IMO for 1. and 2. best we can provide is full access or no access. For 3. and 4. we can additionally provide granular access but that is best left for post 2.0 release if ever. Implementing all-or-nothing access to the ledger is something that we can do right now. Just define a new permission token for this and add executor endpoint that stream handlers can call to check whether to proceed with the request. Ofc in a public blockchain everyone (not only registered accounts) should be able to start streams or get query responses (atm, we require authority but I don't think we should)

Erigara commented 6 months ago

Ok, make sense to separate node level and client level violations.

Erigara commented 6 months ago

However we should still keep in mind that such issues are possible even in case of permissioned blockchain if multiple parties (with their own interest) run the network.

mversic commented 6 months ago

However we should still keep in mind that such issues are possible even in case of permissioned blockchain if multiple parties (with their own interest) run the network.

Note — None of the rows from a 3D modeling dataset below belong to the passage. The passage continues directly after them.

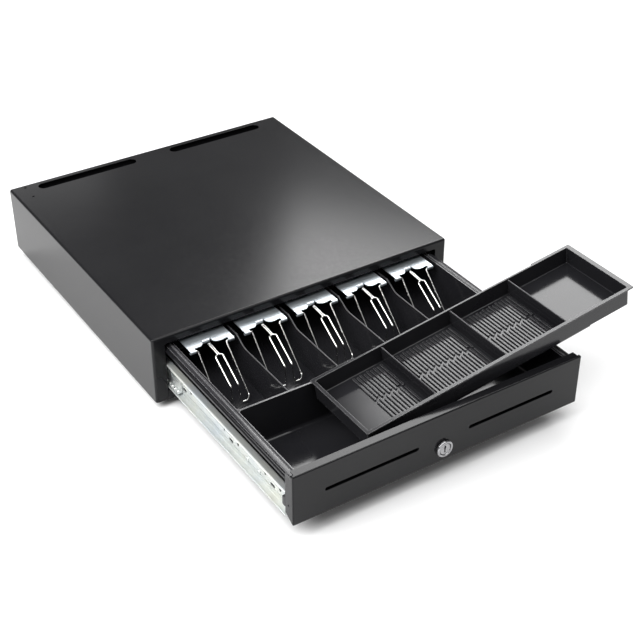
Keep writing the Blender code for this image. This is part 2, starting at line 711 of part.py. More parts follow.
def clip_wire(name, x):
    """One bent wire: two arms from the outer lugs to the feet, then up over the knees to the stem."""
    y, z = CLIP_AXIS_Y, CLIP_AXIS_Z
    half = [(-27 * MM, y, z), (-18.2 * MM, y, z), (-19.5 * MM, y - 47 * MM, z - 47.5 * MM),
            (-14.5 * MM, y - 53 * MM, z - 48.8 * MM), (-5.5 * MM, y - 52.5 * MM, z - 48.6 * MM),
            (-4.5 * MM, y - 50.5 * MM, z - 25.5 * MM), (-4.3 * MM, y - 19.5 * MM, z - 5.8 * MM),
            (-1.15 * MM, y - 15.5 * MM, z - 3.7 * MM), (-1.15 * MM, y + 7.2 * MM, z - 1.9 * MM)]
    corners = half + [(-u, v, w) for u, v, w in reversed(half)]
    points = [Vector((x, 0, 0)) + place for place in rounded_path(corners, 2.6 * MM)]
    return wire(name, points, WIRE_RADIUS, CHROME)


# ---- lock ------------------------------------------------------------------------------

def lock_housing():
    """The barrel and its bezel, turned about the lock's axis, with a bore for the plug."""
    face = 4 * MM
    profile = [(7.2 * MM, face - 1.2 * MM), (8.6 * MM, face), (9.6 * MM, face - 0.3 * MM),
               (LOCK_RADIUS, face - 1.2 * MM), (LOCK_RADIUS, GAP), (9.3 * MM, GAP), (9.3 * MM, -8.4 * MM),
               (7.2 * MM, -8.4 * MM)]
    return turned("lock_housing", profile, (0, FRONT_Y, LOCK_HEIGHT), "-y", CHROME, 28)


def lock_nut():
    centre = (0, LOCK_HEIGHT)
    outlines = [disc_points(centre, 12.5 * MM, 6), disc_points(centre, 9.6 * MM, 20)]
    return slab("lock_nut", "y", outlines, FRONT_Y + SHEET + GAP, FRONT_Y + SHEET + GAP + 2.8 * MM, ZINC)


def lock_plug():
    face, back = FRONT_Y - 2.9 * MM, FRONT_Y + 8.3 * MM
    plug = rod("lock_plug", "y", (0, LOCK_HEIGHT), 6.8 * MM, face, back, CHROME, 24)
    half_width, half_height, depth = 0.8 * MM, 4.2 * MM, 5.9 * MM
    key_slot = block("key_slot", (-half_width, face - depth, LOCK_HEIGHT - half_height),
                     (half_width, face + depth, LOCK_HEIGHT + half_height))
    return cut(plug, key_slot)


def lock_cam():
    """The bolt: level when unlocked, and behind the cabinet's front lip when turned down."""
    z = LOCK_HEIGHT
    outline = [(26 * MM, z - 4 * MM), (26 * MM, z + 4 * MM), (4 * MM, z + 5.5 * MM)]
    outline += disc_points((0, z), 5.5 * MM, 6, math.pi / 2, math.pi)[1:-1]
    outline += [(4 * MM, z - 5.5 * MM)]
    start = FRONT_Y + 8.6 * MM
    return slab("lock_cam", "y", [outline], start, start + 1.5 * MM, ZINC)


def striker():
    """A loop on the drawer's rear wall that the latch hook drops into."""
    start, skin = PAN_REAR + GAP, 1.5 * MM
    plate = block("striker", (-14 * MM, start, 22 * MM), (14 * MM, start + skin, 42 * MM), ZINC)
    tongue = block("striker_tongue", (-9 * MM, start, 29 * MM), (9 * MM, PAN_REAR + 18 * MM, 31 * MM))
    window = block("striker_window", (-4.5 * MM, PAN_REAR + 5 * MM, 20 * MM),
                   (4.5 * MM, PAN_REAR + 13 * MM, 40 * MM))
    join(plate, tongue)
    return cut(plate, window)


# ---- coin tray -------------------------------------------------------------------------

def coin_tray():
    """Drawn flat, with its rear left rim corner at the origin, then seated in the tilted frame."""
    inset, spare = TRAY_INSET, 5 * MM
    body_end = TRAY_LENGTH - TRAY_END_LIP
    tray = block("coin_tray", (inset, inset - TRAY_DEPTH, -TRAY_HEIGHT), (body_end, -inset, 0), BLACK_PLASTIC)
    rim = block("tray_rim", (0, -TRAY_DEPTH, -2 * MM), (TRAY_LENGTH, 0, 0))
    join(tray, rim)
    inside = block("tray_inside", (TRAY_RIM, TRAY_RIM - TRAY_DEPTH, TRAY_FLOOR),
                   (body_end - TRAY_WALL, -TRAY_RIM, 2 * spare))
    finger_room = block("tray_finger_room", (57 * MM, -inset, -spare), (308 * MM, spare, spare))
    cut(tray, inside, finger_room)
    tools = [rim, inside, finger_room]
    ends = (("left", -spare, TRAY_HEEL), ("right", TRAY_LENGTH - TRAY_HEEL, TRAY_LENGTH + spare))
    for name, start, end in ends:
        heel = block(f"tray_heel_{name}", (start, -TRAY_DEPTH - spare, -TRAY_HEIGHT - spare),
                     (end, spare, TRAY_HEEL_RISE - TRAY_HEIGHT))
        tools.append(heel)
        cut(tray, heel)
    return tray, tools


def coin_divider(name, place):
    half = DIVIDER / 2
    return block(name, (place - half, TRAY_RIM + GAP - TRAY_DEPTH, TRAY_FLOOR + GAP),
                 (place + half, -TRAY_RIM - GAP, -1.2 * MM), BLACK_PLASTIC)


# ---- assembly --------------------------------------------------------------------------

def build_cabinet():
    cabinet_cover()
    base_plate()
    rear_panel()
    for name, x, y in (("foot_front_left", -178, -180), ("foot_front_right", 178, -180),
                       ("foot_rear_left", -178, 180), ("foot_rear_right", 178, 180)):
        foot(name, x * MM, y * MM)
    connector_socket()
    latch_bracket()
    latch_pin()
    latch_spring()
    for label, side in (("left", -1), ("right", 1)):
        rail_bracket(f"rail_bracket_{label}", side)
        cabinet_rail(f"cabinet_rail_{label}", side)
        cage_axis = marker(f"cage_slide_{label}", (side * 184 * MM, -177 * MM, 32 * MM))
        attach(ball_cage(f"ball_cage_{label}", side), cage_axis)


def build_latch():
    latch_axis = marker("latch_axis", (0, LATCH_AXIS_Y, LATCH_AXIS_Z))
    attach(latch_lever(), latch_axis)
    solenoid_y = LATCH_AXIS_Y + 20 * MM
    plunger = solenoid(solenoid_y)[2]
    attach(plunger, marker("plunger_slide", (0, solenoid_y, 20 * MM)))
    pin = ejector()[1]
    attach(pin, marker("ejector_slide", (EJECTOR_X, 140 * MM, EJECTOR_Z)))


def build_drawer():
    slide = marker("drawer_slide", (0, FRONT_Y, LOCK_HEIGHT))
    pieces = [drawer_front(), drawer_pan(), till_tray(), striker(), lock_housing(), lock_nut()]
    for label, side in (("left", -1), ("right", 1)):
        pieces.append(drawer_rail(f"drawer_rail_{label}", side))
    middles, pitch = compartment_middles()
    for index, middle in enumerate(middles, 1):
        pieces.append(clip_bracket(f"clip_bracket_{index}", middle))
        if index < BILL_COMPARTMENTS:
            pieces.append(bill_divider(f"bill_divider_{index}", middle + pitch / 2))
    attach_all(pieces, slide)
    for index, middle in enumerate(middles, 1):
        clip_axis = marker(f"clip_axis_{index}", (middle, CLIP_AXIS_Y, CLIP_AXIS_Z), slide)
        attach(clip_wire(f"clip_wire_{index}", middle), clip_axis)
    lock_axis = marker("lock_axis", (0, FRONT_Y, LOCK_HEIGHT), slide)
    attach_all([lock_plug(), lock_cam()], lock_axis)
    return slide


def build_coin_tray(slide):
    lift = marker("tray_lift", TRAY_CORNER, slide)
    frame = marker("tray_frame", TRAY_CORNER, lift, (0, -TRAY_TILT, 0))
    tray, tools = coin_tray()
    seat([tray, *tools], frame)
    seat([coin_divider(f"coin_divider_{index}", place) for index, place in enumerate(COIN_WALLS, 1)], frame)


build_cabinet()
build_latch()
build_coin_tray(build_drawer())
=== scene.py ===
"""Looks for the cash drawer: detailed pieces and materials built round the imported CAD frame."""

import math

import bmesh
import bpy
from mathutils import Matrix, Vector


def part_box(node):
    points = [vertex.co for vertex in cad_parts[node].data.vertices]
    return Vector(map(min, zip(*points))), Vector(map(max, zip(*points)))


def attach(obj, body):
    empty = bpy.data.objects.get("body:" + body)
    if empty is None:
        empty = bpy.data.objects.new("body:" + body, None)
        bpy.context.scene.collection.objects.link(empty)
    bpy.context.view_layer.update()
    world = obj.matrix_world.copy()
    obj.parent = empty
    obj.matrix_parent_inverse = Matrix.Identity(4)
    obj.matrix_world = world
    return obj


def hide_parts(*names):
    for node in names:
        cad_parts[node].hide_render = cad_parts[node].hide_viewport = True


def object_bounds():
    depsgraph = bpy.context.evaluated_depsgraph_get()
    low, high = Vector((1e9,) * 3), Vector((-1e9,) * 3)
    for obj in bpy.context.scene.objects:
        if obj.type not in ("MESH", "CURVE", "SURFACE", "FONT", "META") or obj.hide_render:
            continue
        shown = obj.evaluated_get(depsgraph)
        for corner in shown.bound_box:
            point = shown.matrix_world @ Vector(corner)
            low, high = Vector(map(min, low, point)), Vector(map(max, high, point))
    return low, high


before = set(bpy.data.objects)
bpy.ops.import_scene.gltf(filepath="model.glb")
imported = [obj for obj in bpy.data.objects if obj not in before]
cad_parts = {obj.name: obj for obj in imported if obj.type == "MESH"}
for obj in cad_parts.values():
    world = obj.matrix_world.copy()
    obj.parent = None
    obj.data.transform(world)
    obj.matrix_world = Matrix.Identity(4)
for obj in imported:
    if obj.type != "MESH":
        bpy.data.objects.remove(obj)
CAD_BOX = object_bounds()

MM = 0.001
GAP = 0.3 * MM
SHEET = 1.2 * MM            # cabinet and drawer front steel
PAN_SHEET = 1.0 * MM
RAIL_SHEET = 1.1 * MM
CABINET_BEND = 3 * MM
WIRE_RADIUS = 0.9 * MM
CLIP_AXIS = (-228 * MM, 69.6 * MM)       # where the bill clips turn, as y and z
SPARE = 20 * MM             # how far a cutter reaches past what it cuts
FLOOR_LEVEL = CAD_BOX[0][2]

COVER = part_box("cabinet_cover")
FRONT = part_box("drawer_front")
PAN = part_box("drawer_pan")
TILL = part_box("till_tray")
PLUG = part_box("lock_plug")
LOCK_MIDDLE = (PLUG[0] + PLUG[1]) / 2

# ---- meshes ----------------------------------------------------------------------------

PLANES = {"x": (1, 2, 0), "y": (0, 2, 1), "z": (0, 1, 2)}   # two drawing axes, then the thickness


def add_object(name, mesh, finish=None):
    item = bpy.data.objects.new(name, mesh)
    bpy.context.scene.collection.objects.link(item)
    if finish is not None:
        mesh.materials.append(finish)
    return item


def add_shape(name, shape, finish=None):
    bmesh.ops.recalc_face_normals(shape, faces=shape.faces)
    mesh = bpy.data.meshes.new(name)
    shape.to_mesh(mesh)
    shape.free()
    return add_object(name, mesh, finish)


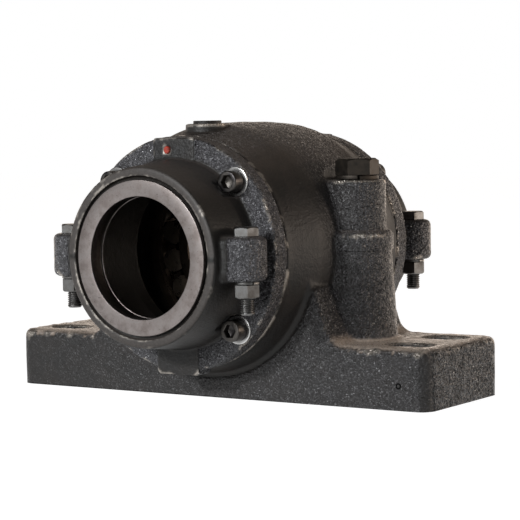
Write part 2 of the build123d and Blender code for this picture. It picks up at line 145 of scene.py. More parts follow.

I don't think we can prevent information leaking in the case of malicious peers unless we're going to encode data on-chain

DCNick3 commented 5 months ago

For some of the queries (like FindAccountsByDomainId or FindAccountsWithAsset) we would need to introduce some additional filters, specific to the type of entity being filtered. In order to do that, it would be nice to have it type-checked that the specified predicate is valid for the type of query being filtered (probably by providing a trait that maps query output type to an allowed predicate type).

DCNick3 commented 1 month ago

A lot of the cases are done. Some other removals of queries are tracked in #4933.